Your instructions>
Write out each line from the data below that includes the word "materials".

--- START OF Supplied records ---

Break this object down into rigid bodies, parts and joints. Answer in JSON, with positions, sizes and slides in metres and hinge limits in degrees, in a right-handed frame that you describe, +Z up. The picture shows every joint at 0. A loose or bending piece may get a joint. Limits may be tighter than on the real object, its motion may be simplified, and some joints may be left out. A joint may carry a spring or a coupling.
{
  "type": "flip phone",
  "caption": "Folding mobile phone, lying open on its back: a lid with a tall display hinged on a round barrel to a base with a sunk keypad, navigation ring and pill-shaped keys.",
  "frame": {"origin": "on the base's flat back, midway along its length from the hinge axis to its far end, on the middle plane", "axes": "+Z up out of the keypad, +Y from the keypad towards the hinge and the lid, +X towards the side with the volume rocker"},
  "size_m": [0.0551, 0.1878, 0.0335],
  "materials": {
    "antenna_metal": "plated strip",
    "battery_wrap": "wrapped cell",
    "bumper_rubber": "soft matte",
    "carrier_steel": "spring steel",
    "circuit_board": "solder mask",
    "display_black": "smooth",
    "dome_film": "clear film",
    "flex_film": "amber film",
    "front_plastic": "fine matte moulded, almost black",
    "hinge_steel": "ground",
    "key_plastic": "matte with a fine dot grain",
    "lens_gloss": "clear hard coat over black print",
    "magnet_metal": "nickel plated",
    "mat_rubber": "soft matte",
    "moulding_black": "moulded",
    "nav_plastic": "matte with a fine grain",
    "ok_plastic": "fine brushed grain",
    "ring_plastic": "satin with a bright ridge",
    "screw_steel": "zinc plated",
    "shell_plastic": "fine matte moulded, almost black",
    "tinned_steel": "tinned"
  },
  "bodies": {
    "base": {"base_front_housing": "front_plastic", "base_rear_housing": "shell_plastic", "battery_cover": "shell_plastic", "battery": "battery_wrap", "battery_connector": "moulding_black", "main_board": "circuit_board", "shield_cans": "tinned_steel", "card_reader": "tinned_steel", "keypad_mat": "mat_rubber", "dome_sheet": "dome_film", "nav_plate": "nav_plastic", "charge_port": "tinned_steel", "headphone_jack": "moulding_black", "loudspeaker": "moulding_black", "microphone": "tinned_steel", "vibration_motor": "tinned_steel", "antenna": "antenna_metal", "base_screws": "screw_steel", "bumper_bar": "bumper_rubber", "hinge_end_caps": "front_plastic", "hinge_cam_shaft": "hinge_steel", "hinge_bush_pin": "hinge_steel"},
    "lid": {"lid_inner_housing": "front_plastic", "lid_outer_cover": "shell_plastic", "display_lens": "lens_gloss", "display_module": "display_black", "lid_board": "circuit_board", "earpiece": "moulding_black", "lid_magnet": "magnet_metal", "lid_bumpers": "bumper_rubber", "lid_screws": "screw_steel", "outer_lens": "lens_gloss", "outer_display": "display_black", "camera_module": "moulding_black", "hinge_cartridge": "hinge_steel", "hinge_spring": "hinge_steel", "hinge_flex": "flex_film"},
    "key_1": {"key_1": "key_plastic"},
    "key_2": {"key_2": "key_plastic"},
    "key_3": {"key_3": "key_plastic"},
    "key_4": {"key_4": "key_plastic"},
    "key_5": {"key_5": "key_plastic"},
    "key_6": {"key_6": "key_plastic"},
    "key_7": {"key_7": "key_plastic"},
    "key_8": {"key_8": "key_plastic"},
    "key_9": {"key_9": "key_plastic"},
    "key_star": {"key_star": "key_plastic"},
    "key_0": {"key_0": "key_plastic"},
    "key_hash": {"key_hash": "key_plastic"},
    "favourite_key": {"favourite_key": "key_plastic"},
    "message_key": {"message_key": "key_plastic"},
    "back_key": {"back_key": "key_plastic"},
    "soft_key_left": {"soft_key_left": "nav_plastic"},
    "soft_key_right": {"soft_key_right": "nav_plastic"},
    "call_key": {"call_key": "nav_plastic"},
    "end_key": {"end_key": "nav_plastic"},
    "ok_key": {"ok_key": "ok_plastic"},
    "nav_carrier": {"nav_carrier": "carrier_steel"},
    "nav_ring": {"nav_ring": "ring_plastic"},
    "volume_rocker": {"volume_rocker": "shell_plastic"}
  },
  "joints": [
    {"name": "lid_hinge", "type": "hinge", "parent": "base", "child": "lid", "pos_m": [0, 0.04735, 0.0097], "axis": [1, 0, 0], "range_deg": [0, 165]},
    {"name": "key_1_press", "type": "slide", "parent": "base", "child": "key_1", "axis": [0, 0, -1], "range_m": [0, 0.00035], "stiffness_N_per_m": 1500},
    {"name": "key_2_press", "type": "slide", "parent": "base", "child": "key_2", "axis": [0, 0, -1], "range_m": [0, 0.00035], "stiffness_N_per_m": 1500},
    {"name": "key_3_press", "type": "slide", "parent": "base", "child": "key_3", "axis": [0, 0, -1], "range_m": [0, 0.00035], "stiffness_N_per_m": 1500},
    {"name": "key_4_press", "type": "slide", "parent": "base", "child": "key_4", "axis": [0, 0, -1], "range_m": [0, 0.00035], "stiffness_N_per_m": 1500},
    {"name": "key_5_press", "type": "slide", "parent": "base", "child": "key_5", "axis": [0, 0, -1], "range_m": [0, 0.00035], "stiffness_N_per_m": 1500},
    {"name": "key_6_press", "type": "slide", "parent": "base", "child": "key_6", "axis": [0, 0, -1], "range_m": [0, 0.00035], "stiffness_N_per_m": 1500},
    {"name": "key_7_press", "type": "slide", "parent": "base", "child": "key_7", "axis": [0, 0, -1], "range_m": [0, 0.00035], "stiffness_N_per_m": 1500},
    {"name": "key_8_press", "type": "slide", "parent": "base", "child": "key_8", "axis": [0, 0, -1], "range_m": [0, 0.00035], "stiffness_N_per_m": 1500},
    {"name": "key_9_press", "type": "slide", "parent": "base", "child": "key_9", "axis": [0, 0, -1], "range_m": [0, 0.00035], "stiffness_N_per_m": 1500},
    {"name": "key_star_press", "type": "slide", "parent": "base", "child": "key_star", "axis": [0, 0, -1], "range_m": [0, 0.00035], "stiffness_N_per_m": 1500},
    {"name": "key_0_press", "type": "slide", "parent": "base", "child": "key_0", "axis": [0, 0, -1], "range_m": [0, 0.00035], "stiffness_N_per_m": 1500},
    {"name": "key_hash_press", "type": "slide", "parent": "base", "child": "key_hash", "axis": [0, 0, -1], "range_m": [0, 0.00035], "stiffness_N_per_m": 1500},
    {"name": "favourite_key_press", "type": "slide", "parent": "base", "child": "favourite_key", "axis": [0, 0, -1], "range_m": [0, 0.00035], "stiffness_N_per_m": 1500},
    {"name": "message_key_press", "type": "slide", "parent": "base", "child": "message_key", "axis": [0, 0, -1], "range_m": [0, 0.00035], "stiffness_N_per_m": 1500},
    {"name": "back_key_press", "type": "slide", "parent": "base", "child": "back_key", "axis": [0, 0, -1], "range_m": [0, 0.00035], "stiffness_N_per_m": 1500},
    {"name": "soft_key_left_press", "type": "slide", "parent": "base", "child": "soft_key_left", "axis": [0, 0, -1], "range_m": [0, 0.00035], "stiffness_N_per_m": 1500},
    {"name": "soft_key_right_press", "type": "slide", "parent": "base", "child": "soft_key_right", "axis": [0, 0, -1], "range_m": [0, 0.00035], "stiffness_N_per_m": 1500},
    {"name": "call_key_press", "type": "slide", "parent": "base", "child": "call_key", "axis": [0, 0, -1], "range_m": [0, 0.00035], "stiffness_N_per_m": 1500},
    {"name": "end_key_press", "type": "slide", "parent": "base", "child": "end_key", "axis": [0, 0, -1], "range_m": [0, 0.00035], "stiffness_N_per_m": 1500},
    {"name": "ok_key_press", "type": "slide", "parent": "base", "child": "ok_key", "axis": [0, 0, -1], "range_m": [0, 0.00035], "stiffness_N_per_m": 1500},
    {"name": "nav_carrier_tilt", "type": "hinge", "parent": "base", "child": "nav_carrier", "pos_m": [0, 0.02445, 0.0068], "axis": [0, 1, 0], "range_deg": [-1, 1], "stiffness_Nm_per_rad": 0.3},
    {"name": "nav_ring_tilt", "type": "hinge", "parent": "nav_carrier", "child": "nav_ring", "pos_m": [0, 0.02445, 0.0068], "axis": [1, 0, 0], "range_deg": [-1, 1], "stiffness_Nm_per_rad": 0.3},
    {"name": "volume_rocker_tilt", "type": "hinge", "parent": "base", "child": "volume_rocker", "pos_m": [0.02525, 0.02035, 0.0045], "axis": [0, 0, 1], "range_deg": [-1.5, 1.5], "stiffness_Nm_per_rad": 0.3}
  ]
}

--- END OF Supplied records ---
--- START OF Supplied records ---

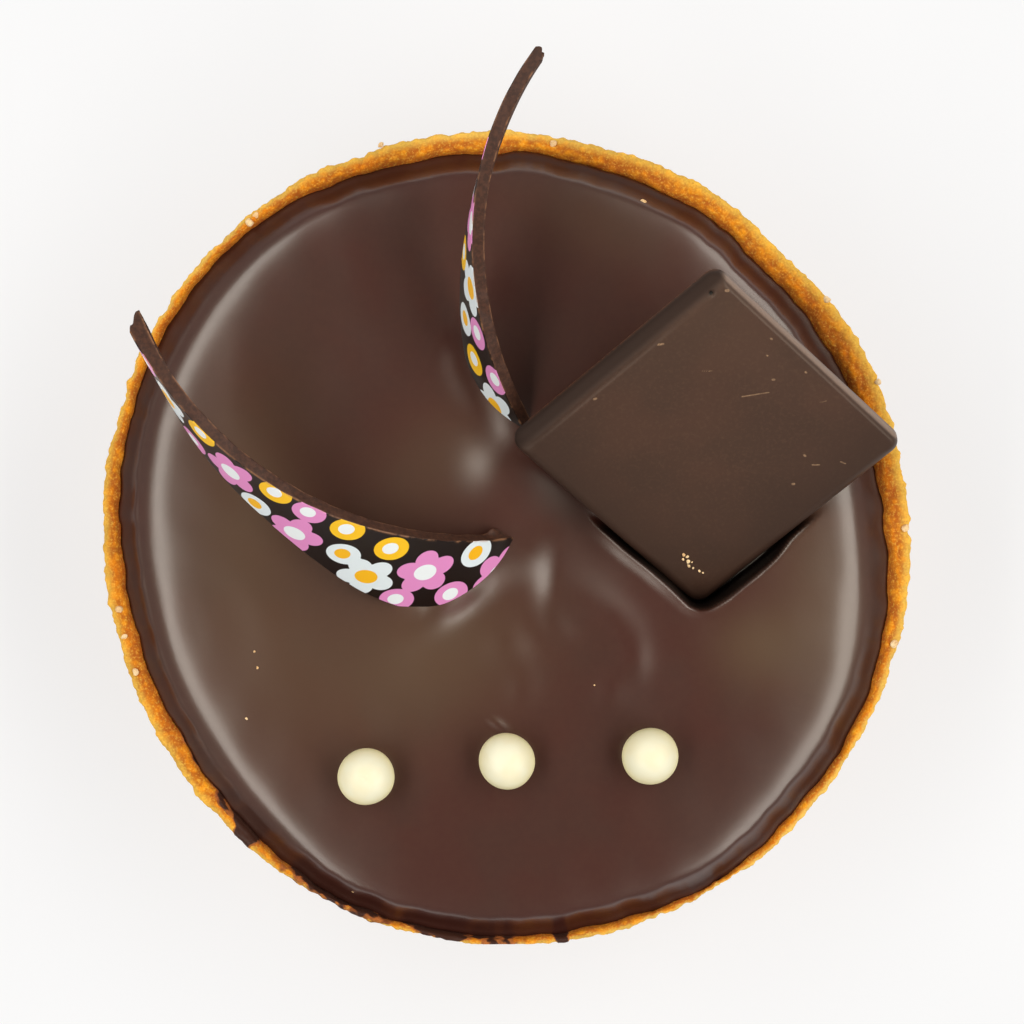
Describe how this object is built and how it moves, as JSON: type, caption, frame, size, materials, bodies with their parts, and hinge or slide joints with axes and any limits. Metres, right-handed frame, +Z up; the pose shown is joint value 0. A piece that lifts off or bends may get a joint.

--- END OF Supplied records ---

The completed task>
  "materials": {
Describe how this object is built and how it moves, as JSON: type, caption, frame, size, materials, bodies with their parts, and hinge or slide joints with axes and any limits. Metres, right-handed frame, +Z up; the pose shown is joint value 0. A piece that lifts off or bends may get a joint.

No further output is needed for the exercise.